Stated problem – Print all of the data exactly.

((

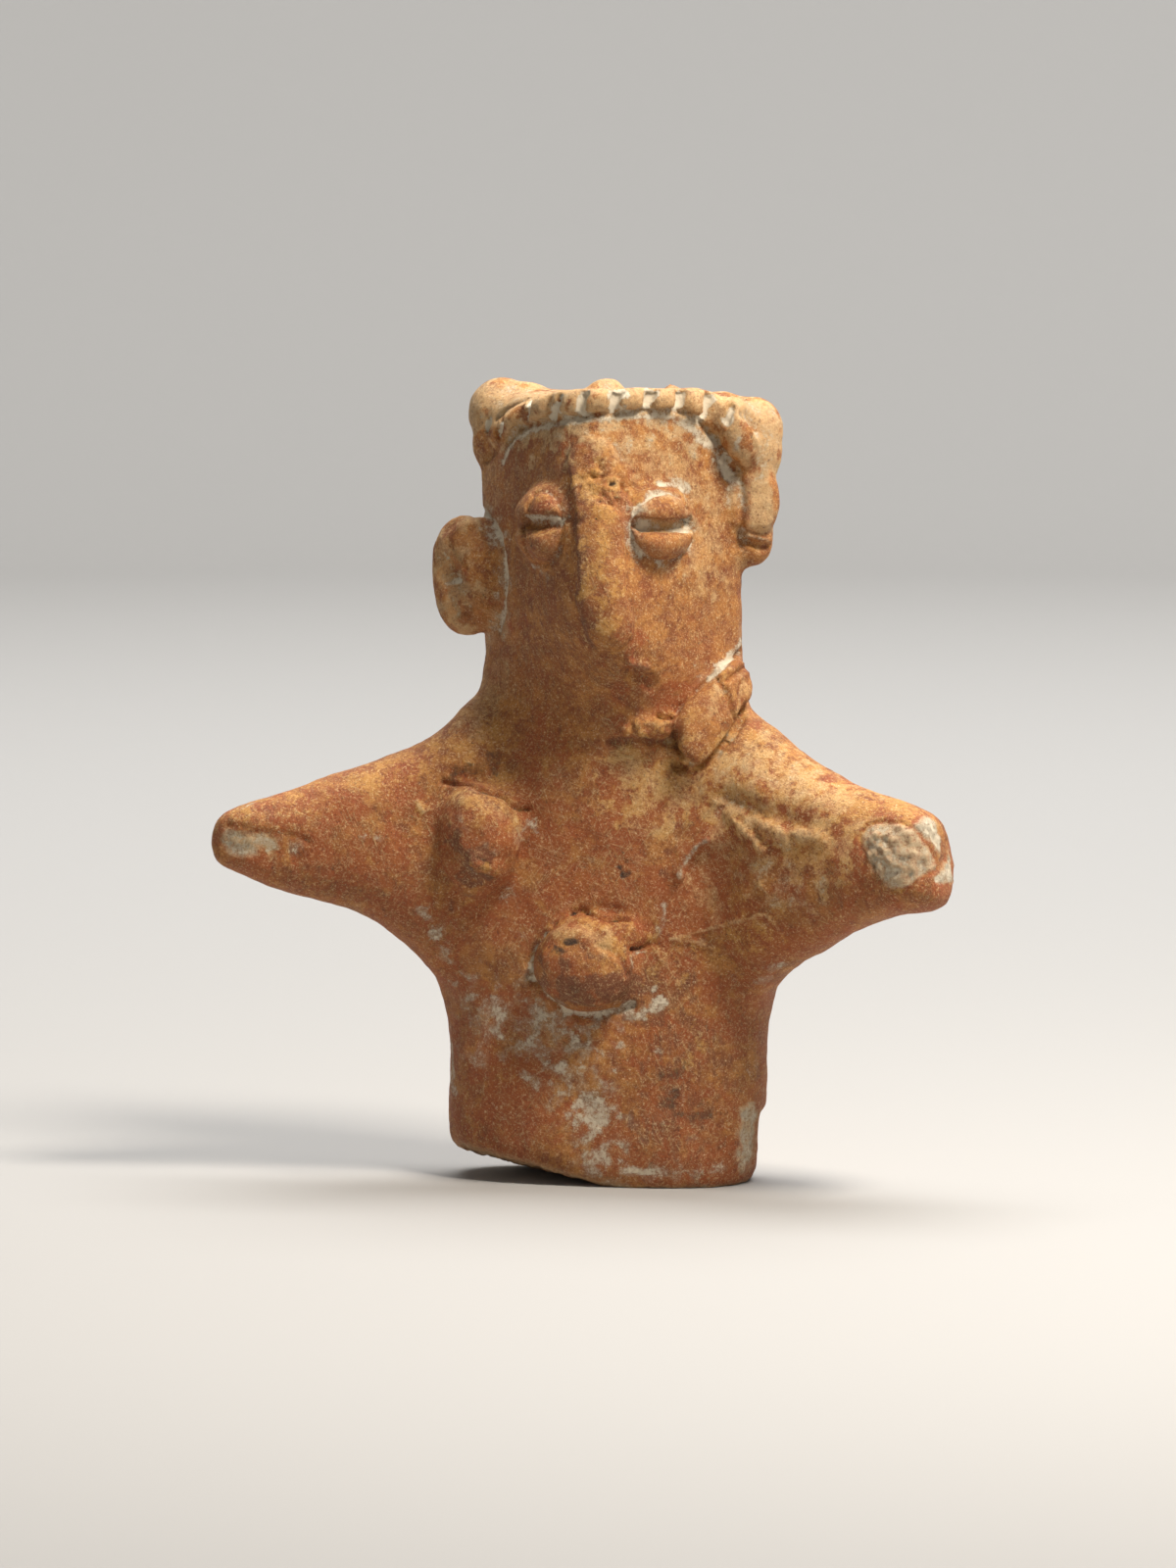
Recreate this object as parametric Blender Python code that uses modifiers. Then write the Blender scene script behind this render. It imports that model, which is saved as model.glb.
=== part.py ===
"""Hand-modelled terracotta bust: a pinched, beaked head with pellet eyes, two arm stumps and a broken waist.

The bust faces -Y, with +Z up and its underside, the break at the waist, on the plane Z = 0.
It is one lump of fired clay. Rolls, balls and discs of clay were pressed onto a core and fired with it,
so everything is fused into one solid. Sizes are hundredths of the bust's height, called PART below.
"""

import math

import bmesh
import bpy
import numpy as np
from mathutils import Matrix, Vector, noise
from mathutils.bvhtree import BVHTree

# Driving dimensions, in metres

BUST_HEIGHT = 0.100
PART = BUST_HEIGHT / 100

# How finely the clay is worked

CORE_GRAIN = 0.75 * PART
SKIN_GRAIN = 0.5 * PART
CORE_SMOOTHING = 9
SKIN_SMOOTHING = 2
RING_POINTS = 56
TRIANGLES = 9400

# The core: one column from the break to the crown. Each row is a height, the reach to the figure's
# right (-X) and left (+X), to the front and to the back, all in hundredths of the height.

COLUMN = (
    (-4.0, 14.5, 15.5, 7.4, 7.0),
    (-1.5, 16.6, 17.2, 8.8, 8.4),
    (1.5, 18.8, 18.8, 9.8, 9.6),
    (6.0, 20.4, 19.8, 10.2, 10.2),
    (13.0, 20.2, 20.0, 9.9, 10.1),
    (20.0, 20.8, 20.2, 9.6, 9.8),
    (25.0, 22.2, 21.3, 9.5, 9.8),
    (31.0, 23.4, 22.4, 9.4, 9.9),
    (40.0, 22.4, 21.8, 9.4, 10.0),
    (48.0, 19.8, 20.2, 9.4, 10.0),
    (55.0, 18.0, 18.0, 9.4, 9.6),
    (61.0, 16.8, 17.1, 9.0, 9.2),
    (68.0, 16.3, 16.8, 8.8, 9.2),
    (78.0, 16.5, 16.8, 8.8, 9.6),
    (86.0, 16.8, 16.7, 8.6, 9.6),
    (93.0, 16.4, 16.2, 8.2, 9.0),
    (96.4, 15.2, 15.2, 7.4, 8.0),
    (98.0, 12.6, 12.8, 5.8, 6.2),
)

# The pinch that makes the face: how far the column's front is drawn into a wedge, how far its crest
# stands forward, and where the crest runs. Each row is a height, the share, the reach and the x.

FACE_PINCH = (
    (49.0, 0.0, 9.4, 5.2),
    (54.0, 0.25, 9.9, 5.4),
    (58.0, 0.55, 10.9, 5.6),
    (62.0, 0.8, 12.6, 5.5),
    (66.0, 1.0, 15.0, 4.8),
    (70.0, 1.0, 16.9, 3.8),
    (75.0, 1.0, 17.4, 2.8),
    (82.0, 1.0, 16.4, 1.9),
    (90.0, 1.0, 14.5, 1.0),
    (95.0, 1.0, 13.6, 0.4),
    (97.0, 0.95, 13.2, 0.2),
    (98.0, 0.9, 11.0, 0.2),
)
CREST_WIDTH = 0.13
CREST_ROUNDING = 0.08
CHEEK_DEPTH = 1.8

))

Response to this task –
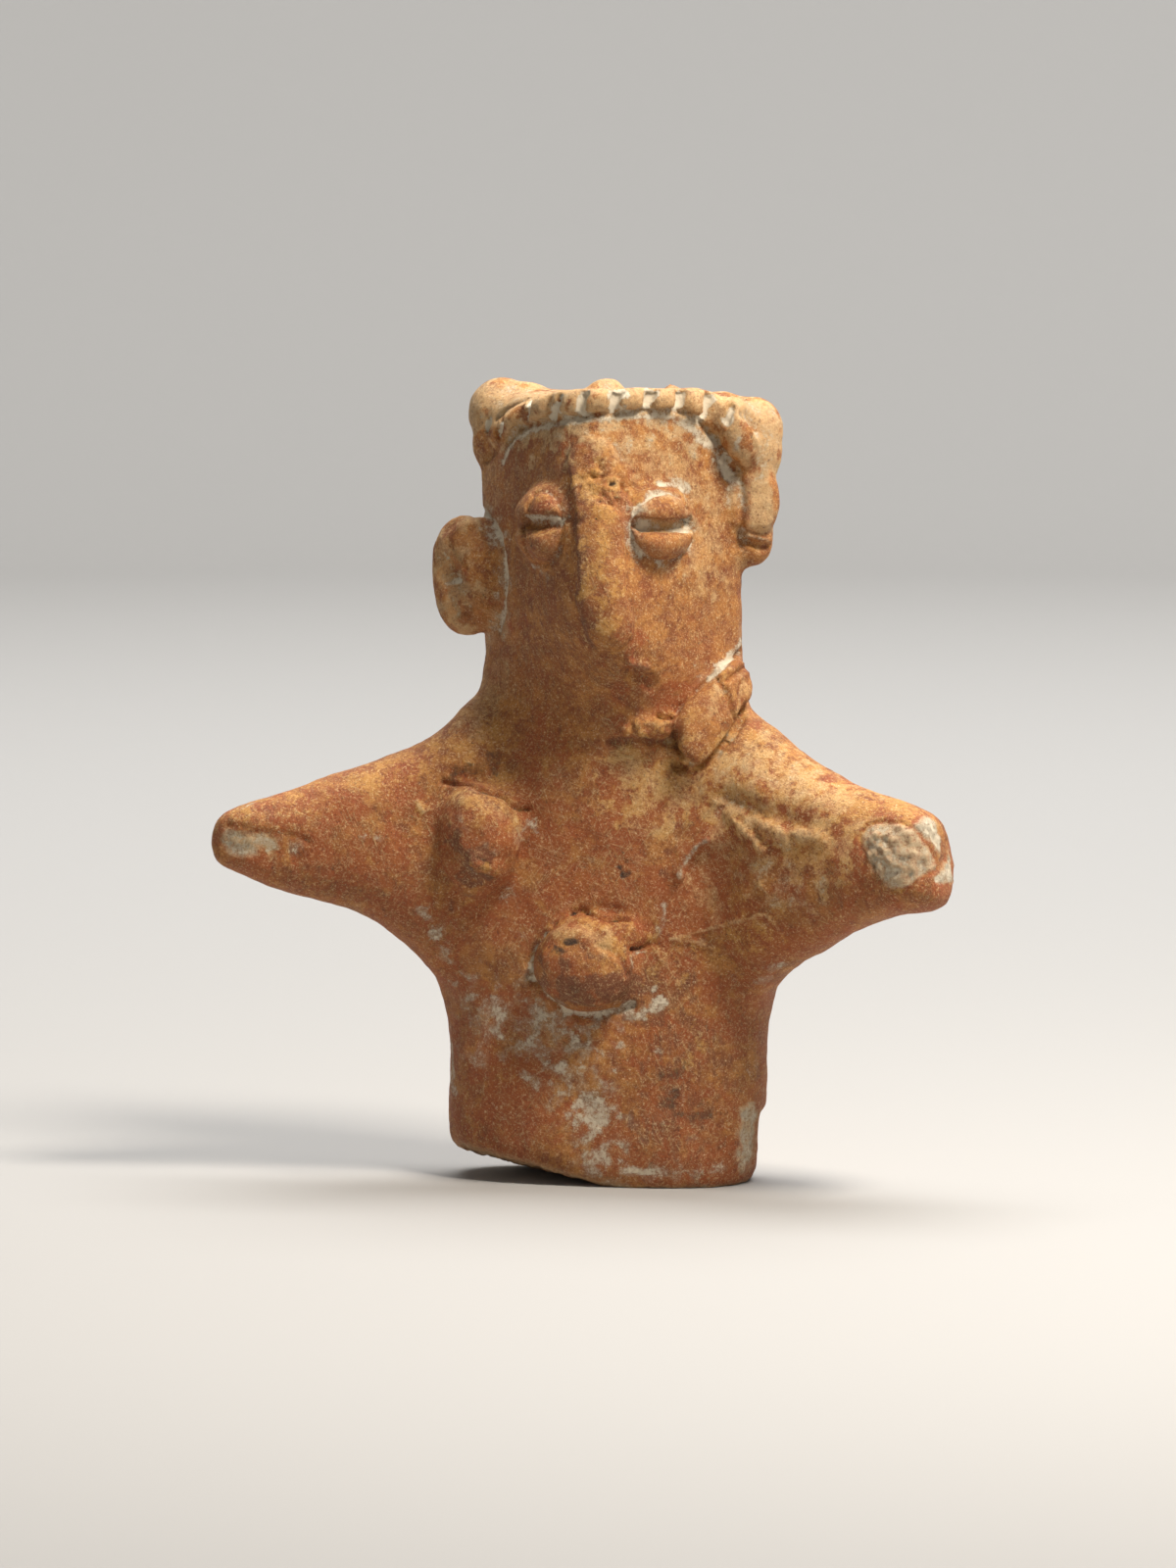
Recreate this object as parametric Blender Python code that uses modifiers. Then write the Blender scene script behind this render. It imports that model, which is saved as model.glb.
=== part.py ===
"""Hand-modelled terracotta bust: a pinched, beaked head with pellet eyes, two arm stumps and a broken waist.

The bust faces -Y, with +Z up and its underside, the break at the waist, on the plane Z = 0.
It is one lump of fired clay. Rolls, balls and discs of clay were pressed onto a core and fired with it,
so everything is fused into one solid. Sizes are hundredths of the bust's height, called PART below.
"""

import math

import bmesh
import bpy
import numpy as np
from mathutils import Matrix, Vector, noise
from mathutils.bvhtree import BVHTree

# Driving dimensions, in metres

BUST_HEIGHT = 0.100
PART = BUST_HEIGHT / 100

# How finely the clay is worked

CORE_GRAIN = 0.75 * PART
SKIN_GRAIN = 0.5 * PART
CORE_SMOOTHING = 9
SKIN_SMOOTHING = 2
RING_POINTS = 56
TRIANGLES = 9400

# The core: one column from the break to the crown. Each row is a height, the reach to the figure's
# right (-X) and left (+X), to the front and to the back, all in hundredths of the height.

COLUMN = (
    (-4.0, 14.5, 15.5, 7.4, 7.0),
    (-1.5, 16.6, 17.2, 8.8, 8.4),
    (1.5, 18.8, 18.8, 9.8, 9.6),
    (6.0, 20.4, 19.8, 10.2, 10.2),
    (13.0, 20.2, 20.0, 9.9, 10.1),
    (20.0, 20.8, 20.2, 9.6, 9.8),
    (25.0, 22.2, 21.3, 9.5, 9.8),
    (31.0, 23.4, 22.4, 9.4, 9.9),
    (40.0, 22.4, 21.8, 9.4, 10.0),
    (48.0, 19.8, 20.2, 9.4, 10.0),
    (55.0, 18.0, 18.0, 9.4, 9.6),
    (61.0, 16.8, 17.1, 9.0, 9.2),
    (68.0, 16.3, 16.8, 8.8, 9.2),
    (78.0, 16.5, 16.8, 8.8, 9.6),
    (86.0, 16.8, 16.7, 8.6, 9.6),
    (93.0, 16.4, 16.2, 8.2, 9.0),
    (96.4, 15.2, 15.2, 7.4, 8.0),
    (98.0, 12.6, 12.8, 5.8, 6.2),
)

# The pinch that makes the face: how far the column's front is drawn into a wedge, how far its crest
# stands forward, and where the crest runs. Each row is a height, the share, the reach and the x.

FACE_PINCH = (
    (49.0, 0.0, 9.4, 5.2),
    (54.0, 0.25, 9.9, 5.4),
    (58.0, 0.55, 10.9, 5.6),
    (62.0, 0.8, 12.6, 5.5),
    (66.0, 1.0, 15.0, 4.8),
    (70.0, 1.0, 16.9, 3.8),
    (75.0, 1.0, 17.4, 2.8),
    (82.0, 1.0, 16.4, 1.9),
    (90.0, 1.0, 14.5, 1.0),
    (95.0, 1.0, 13.6, 0.4),
    (97.0, 0.95, 13.2, 0.2),
    (98.0, 0.9, 11.0, 0.2),
)
CREST_WIDTH = 0.13
CREST_ROUNDING = 0.08
CHEEK_DEPTH = 1.8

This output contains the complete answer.